ISA last for IHT planning is a reasonable rule of thumb, but the planning gain is modest. ISA capital in the estate is taxed at 40% IHT, but so is GIA capital. The CGT vs income-tax efficiency of the GIA across the drawing period is usually a larger lever than the order of IHT exposure question.
Cash and fixed-term deposits are usually drawn opportunistically, used to absorb market drawdowns when liquid drawing from invested wrappers is unattractive. Holding two to three years of essential spending in cash is a useful behavioural and tax buffer rather than a primary income source.
What this means in practice
If you are reading this because you are within five years of retirement, or already retired, with pension wealth above £500,000, three structural questions are worth working through:
What does your IHT exposure on pension look like under the post-April 2027 regime? The answer is materially different from the pre-2027 calculation for most clients with significant pension wealth. If your existing drawdown plan was designed before the April 2027 announcement, it likely needs to be rebuilt.
What is your marginal income tax band now and across the next ten years? The optimal sequence depends heavily on whether you expect to be in the basic, higher, or additional-rate band at the point of drawing. Rules of thumb produce wrong answers here; modelling produces right ones.

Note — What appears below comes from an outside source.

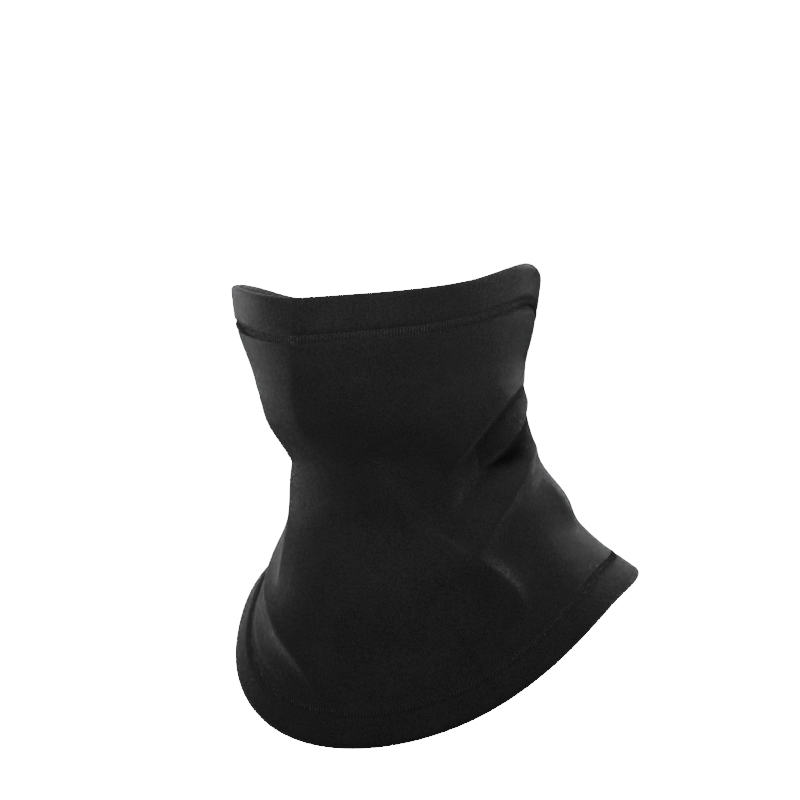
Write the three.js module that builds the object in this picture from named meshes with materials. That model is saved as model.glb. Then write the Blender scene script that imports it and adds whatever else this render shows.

What proportion of your pension is best converted to a guaranteed income stream? Partial annuitisation interacts with drawdown sequencing rather than competing with it. The right structure for many clients now involves both.
The cleanest way to answer all three is in a cashflow model that runs the actual numbers across thirty years and stress-tests the conclusions against rate, market, and policy variability. Rules of thumb produced the conventional answer, rules of thumb won’t produce the new one.